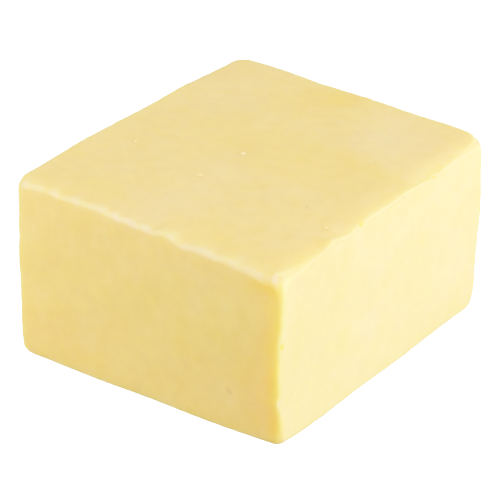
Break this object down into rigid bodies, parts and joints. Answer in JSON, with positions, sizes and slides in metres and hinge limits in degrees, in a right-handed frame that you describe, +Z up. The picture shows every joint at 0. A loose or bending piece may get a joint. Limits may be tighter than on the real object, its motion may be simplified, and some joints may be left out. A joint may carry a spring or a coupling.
{
  "type": "cheddar block",
  "caption": "Chunky block of pale yellow cheddar, nearly square in plan and a little over half as tall, with worn corners and slightly uneven edges.",
  "frame": {"origin": "middle of the bounding box's bottom, on the flat base", "axes": "+Z up from the base, +Y along the longer side, +X along the shorter side"},
  "size_m": [0.0798, 0.0916, 0.0488],
  "materials": {
    "cheddar": "soft satin, slightly waxy cheese with faint mottling"
  },
  "bodies": {
    "root": {"cheddar_block": "cheddar"}
  },
  "joints": []
}
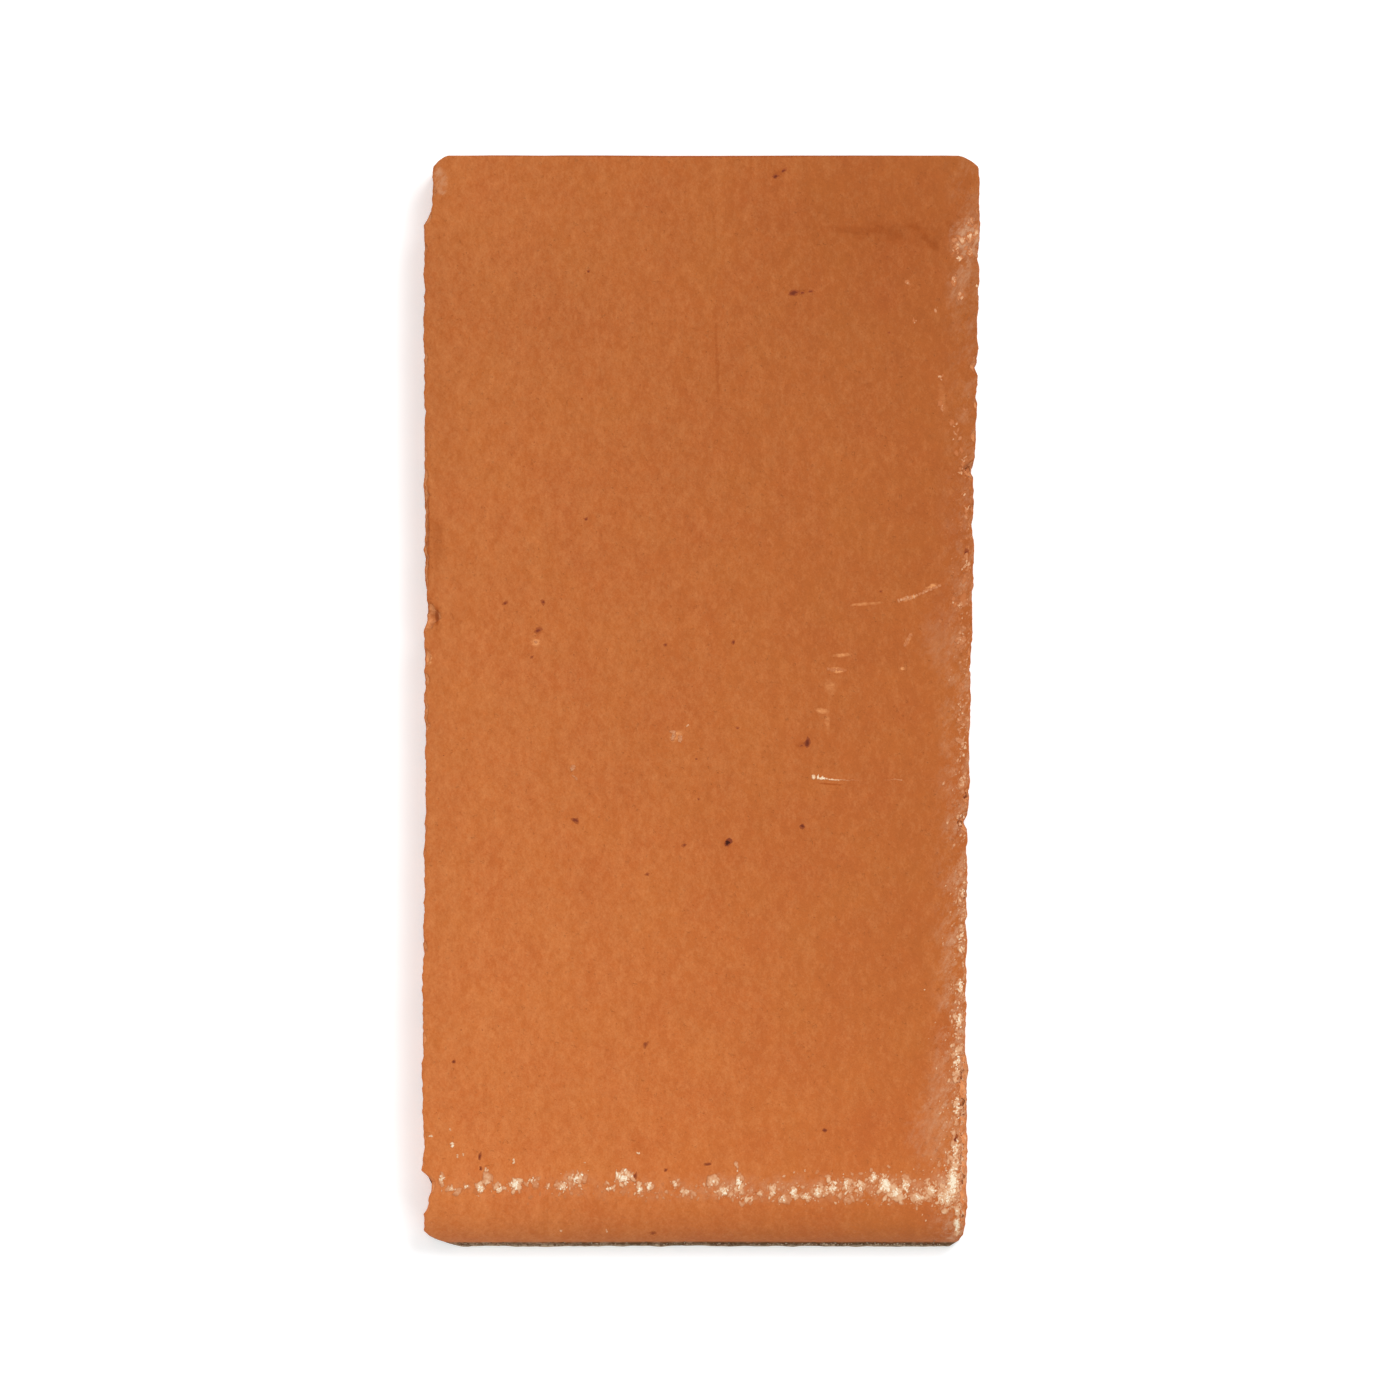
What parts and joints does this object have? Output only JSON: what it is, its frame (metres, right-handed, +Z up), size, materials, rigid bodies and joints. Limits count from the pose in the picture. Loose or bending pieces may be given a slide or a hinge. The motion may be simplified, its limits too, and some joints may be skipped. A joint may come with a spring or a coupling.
{
  "type": "bullnosed terracotta tile",
  "caption": "Flat rectangular bar of fired clay with one short end rounded over to a bullnose, keying grooves in its bed and a thin lime crust along the nose.",
  "frame": {"origin": "under the middle of the tile, in the plane of its bed", "axes": "+Y along the tile from the nosed end to the square butt end, +Z up out of the wear face, +X across the tile to the right with the butt end at the top"},
  "size_m": [0.1536, 0.3, 0.0203],
  "materials": {
    "terracotta": "matte",
    "lime": "matte"
  },
  "bodies": {
    "root": {"tile_body": "terracotta", "lime_crust_nose": "lime", "lime_crust_side": "lime"}
  },
  "joints": []
}
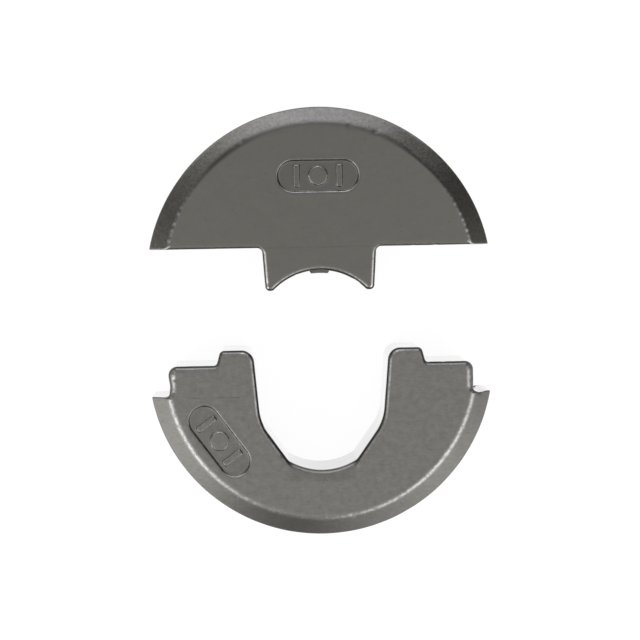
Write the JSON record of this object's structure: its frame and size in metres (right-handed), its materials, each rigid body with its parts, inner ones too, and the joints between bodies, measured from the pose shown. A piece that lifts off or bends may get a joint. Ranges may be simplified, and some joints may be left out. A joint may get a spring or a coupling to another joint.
{
  "type": "ferrule die insert",
  "caption": "Two-part press die insert for ferrules: a half-moon punch half with a concave tongue and a U-shaped nest half with stepped arms, both with a bevelled round rim.",
  "frame": {"origin": "on the ground, midway between the two halves as they lie open", "axes": "+Y from the nest half towards the punch half, along the press stroke; +Z out of the front faces; +X to the right"},
  "size_m": [0.0688, 0.0868, 0.016],
  "materials": {
    "punch_steel": "cast and bead-blasted, dark satin grey",
    "nest_steel": "cast and bead-blasted, dark satin grey"
  },
  "bodies": {
    "nest_half": {"lower_die": "nest_steel"},
    "punch_half": {"upper_die": "punch_steel"}
  },
  "joints": [
    {"name": "die_close", "type": "slide", "parent": "nest_half", "child": "punch_half", "axis": [0, -1, 0], "range_m": [0, 0.0202]}
  ]
}
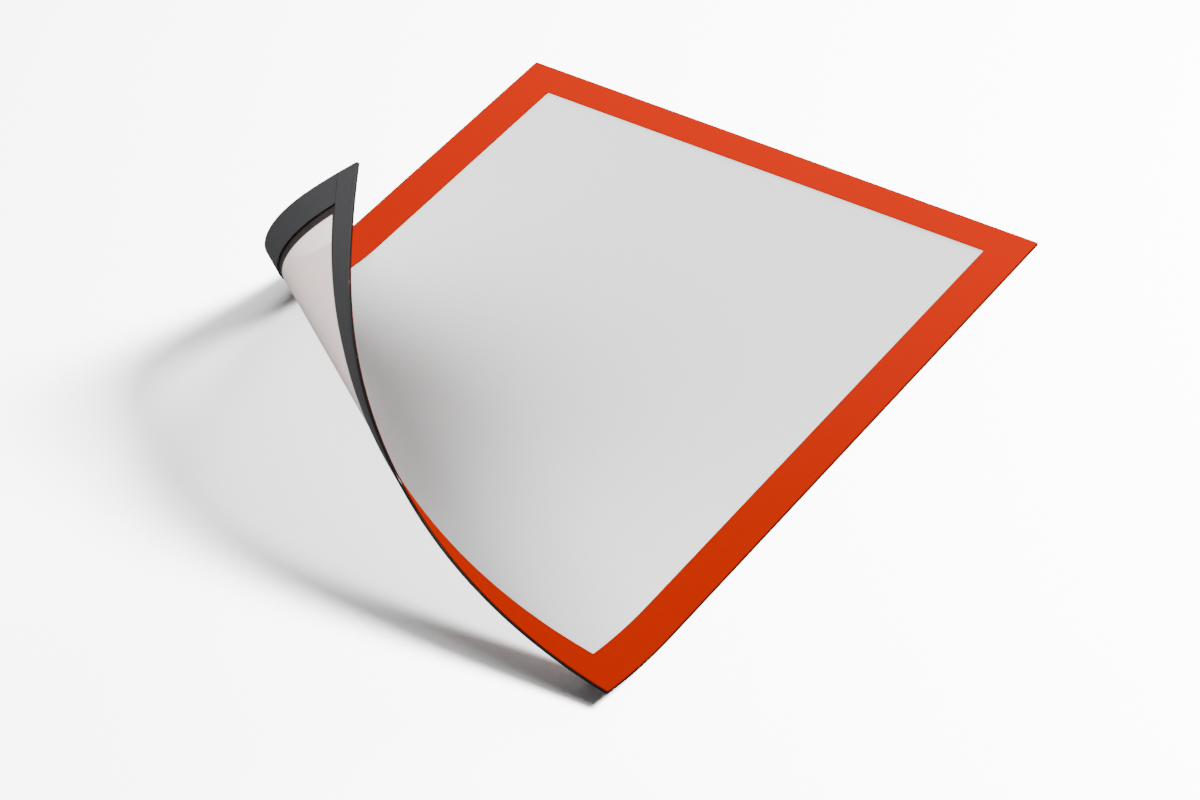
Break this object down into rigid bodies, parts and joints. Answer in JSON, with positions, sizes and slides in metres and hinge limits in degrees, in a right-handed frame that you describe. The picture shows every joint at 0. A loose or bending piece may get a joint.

□ □ □ □ □ □ □

Extract the data exactly as given.

**The output**.
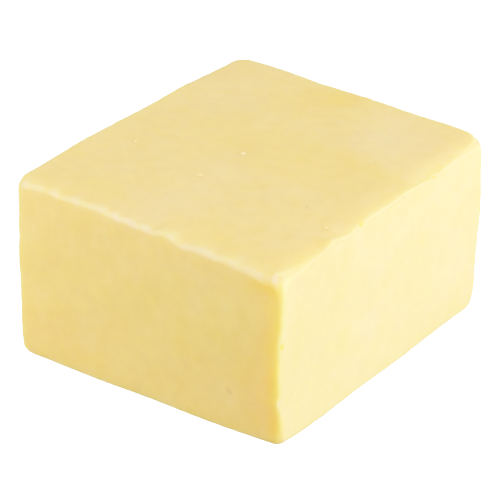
Break this object down into rigid bodies, parts and joints. Answer in JSON, with positions, sizes and slides in metres and hinge limits in degrees, in a right-handed frame that you describe, +Z up. The picture shows every joint at 0. A loose or bending piece may get a joint. Limits may be tighter than on the real object, its motion may be simplified, and some joints may be left out. A joint may carry a spring or a coupling.
{
  "type": "cheddar block",
  "caption": "Chunky block of pale yellow cheddar, nearly square in plan and a little over half as tall, with worn corners and slightly uneven edges.",
  "frame": {"origin": "middle of the bounding box's bottom, on the flat base", "axes": "+Z up from the base, +Y along the longer side, +X along the shorter side"},
  "size_m": [0.0798, 0.0916, 0.0488],
  "materials": {
    "cheddar": "soft satin, slightly waxy cheese with faint mottling"
  },
  "bodies": {
    "root": {"cheddar_block": "cheddar"}
  },
  "joints": []
}
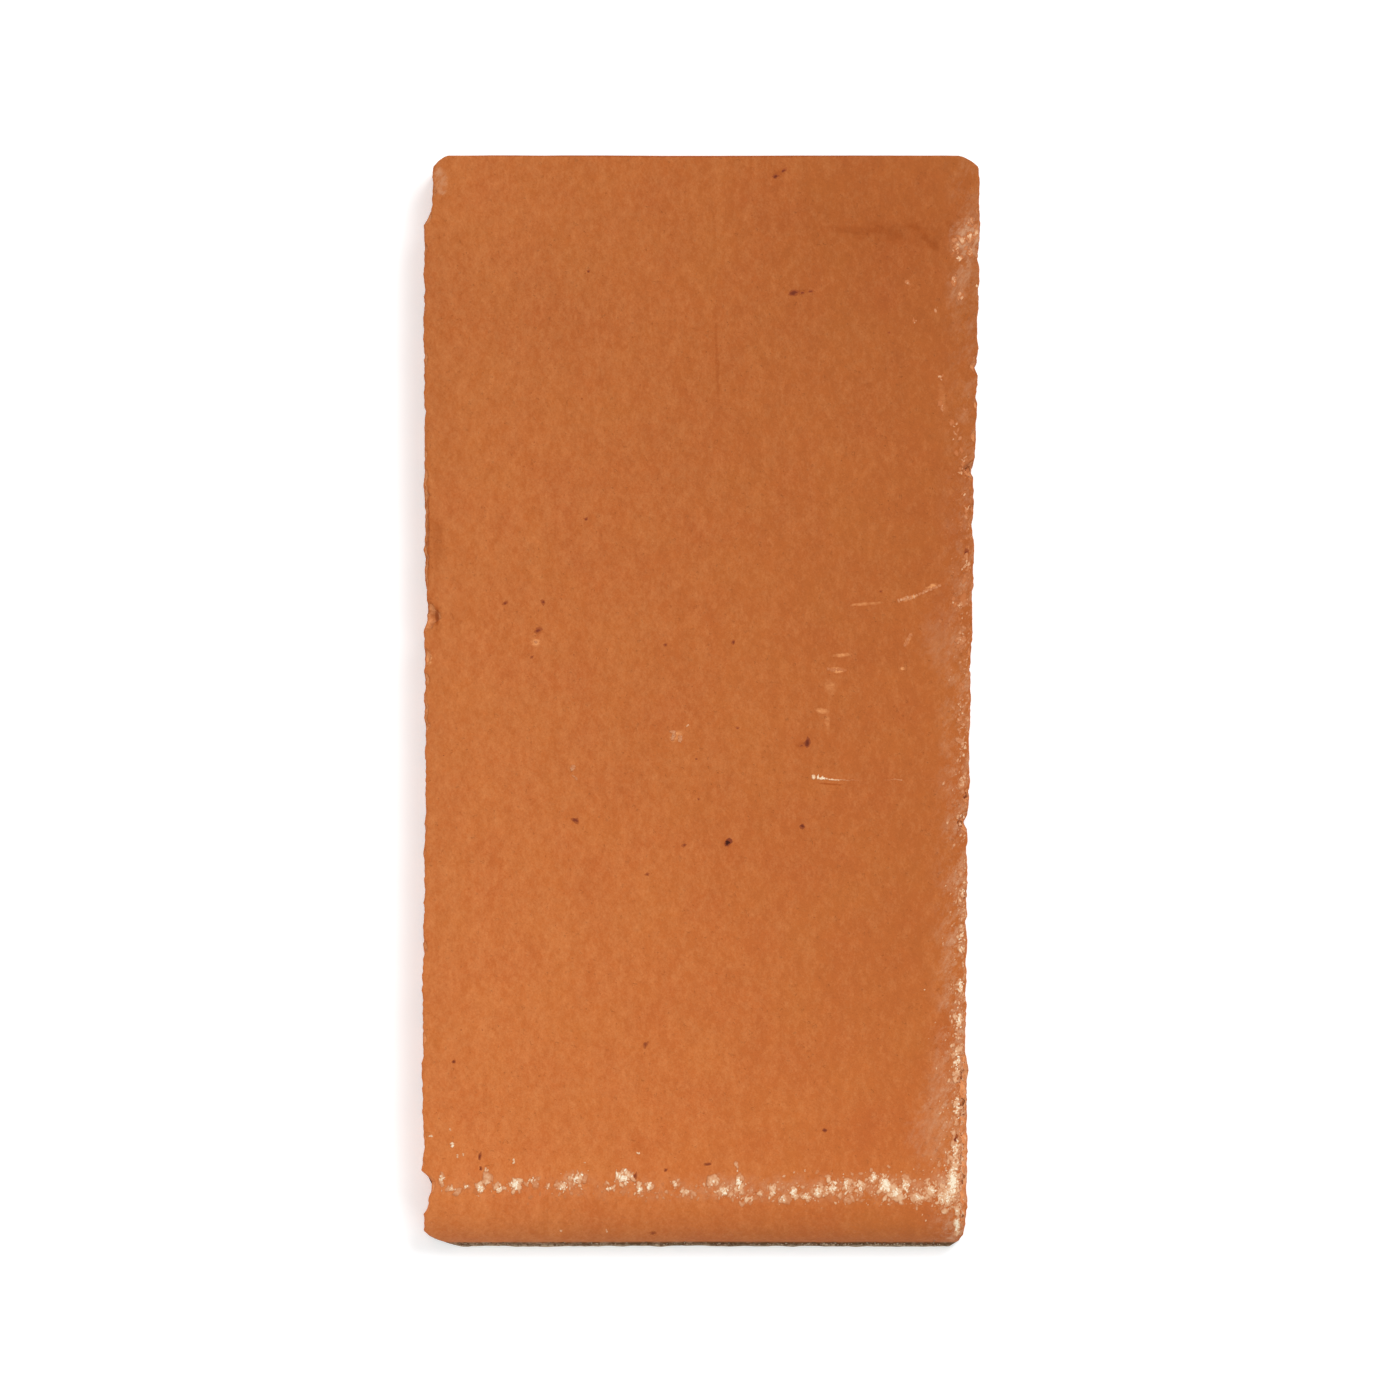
What parts and joints does this object have? Output only JSON: what it is, its frame (metres, right-handed, +Z up), size, materials, rigid bodies and joints. Limits count from the pose in the picture. Loose or bending pieces may be given a slide or a hinge. The motion may be simplified, its limits too, and some joints may be skipped. A joint may come with a spring or a coupling.
{
  "type": "bullnosed terracotta tile",
  "caption": "Flat rectangular bar of fired clay with one short end rounded over to a bullnose, keying grooves in its bed and a thin lime crust along the nose.",
  "frame": {"origin": "under the middle of the tile, in the plane of its bed", "axes": "+Y along the tile from the nosed end to the square butt end, +Z up out of the wear face, +X across the tile to the right with the butt end at the top"},
  "size_m": [0.1536, 0.3, 0.0203],
  "materials": {
    "terracotta": "matte",
    "lime": "matte"
  },
  "bodies": {
    "root": {"tile_body": "terracotta", "lime_crust_nose": "lime", "lime_crust_side": "lime"}
  },
  "joints": []
}
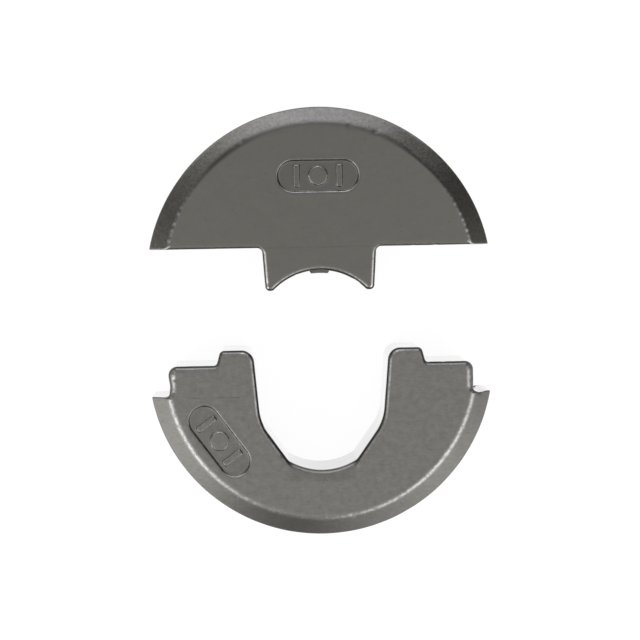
Write the JSON record of this object's structure: its frame and size in metres (right-handed), its materials, each rigid body with its parts, inner ones too, and the joints between bodies, measured from the pose shown. A piece that lifts off or bends may get a joint. Ranges may be simplified, and some joints may be left out. A joint may get a spring or a coupling to another joint.
{
  "type": "ferrule die insert",
  "caption": "Two-part press die insert for ferrules: a half-moon punch half with a concave tongue and a U-shaped nest half with stepped arms, both with a bevelled round rim.",
  "frame": {"origin": "on the ground, midway between the two halves as they lie open", "axes": "+Y from the nest half towards the punch half, along the press stroke; +Z out of the front faces; +X to the right"},
  "size_m": [0.0688, 0.0868, 0.016],
  "materials": {
    "punch_steel": "cast and bead-blasted, dark satin grey",
    "nest_steel": "cast and bead-blasted, dark satin grey"
  },
  "bodies": {
    "nest_half": {"lower_die": "nest_steel"},
    "punch_half": {"upper_die": "punch_steel"}
  },
  "joints": [
    {"name": "die_close", "type": "slide", "parent": "nest_half", "child": "punch_half", "axis": [0, -1, 0], "range_m": [0, 0.0202]}
  ]
}
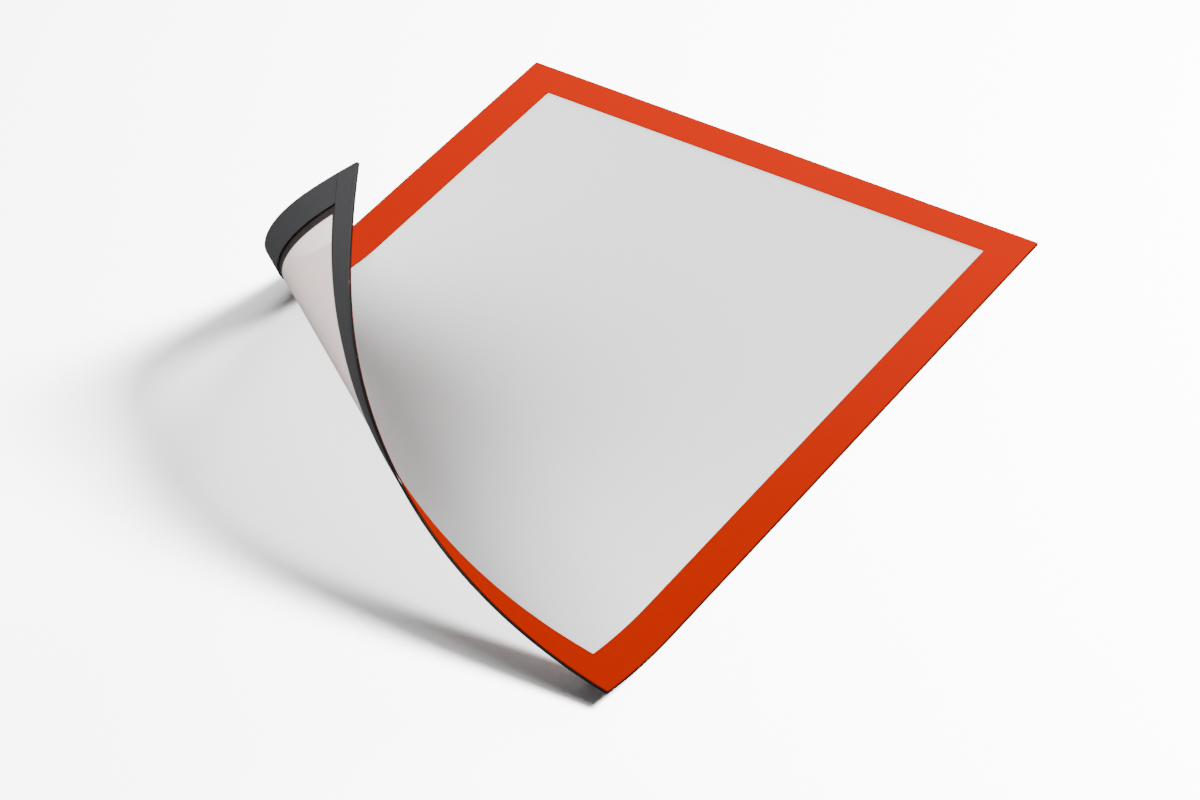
Break this object down into rigid bodies, parts and joints. Answer in JSON, with positions, sizes and slides in metres and hinge limits in degrees, in a right-handed frame that you describe. The picture shows every joint at 0. A loose or bending piece may get a joint.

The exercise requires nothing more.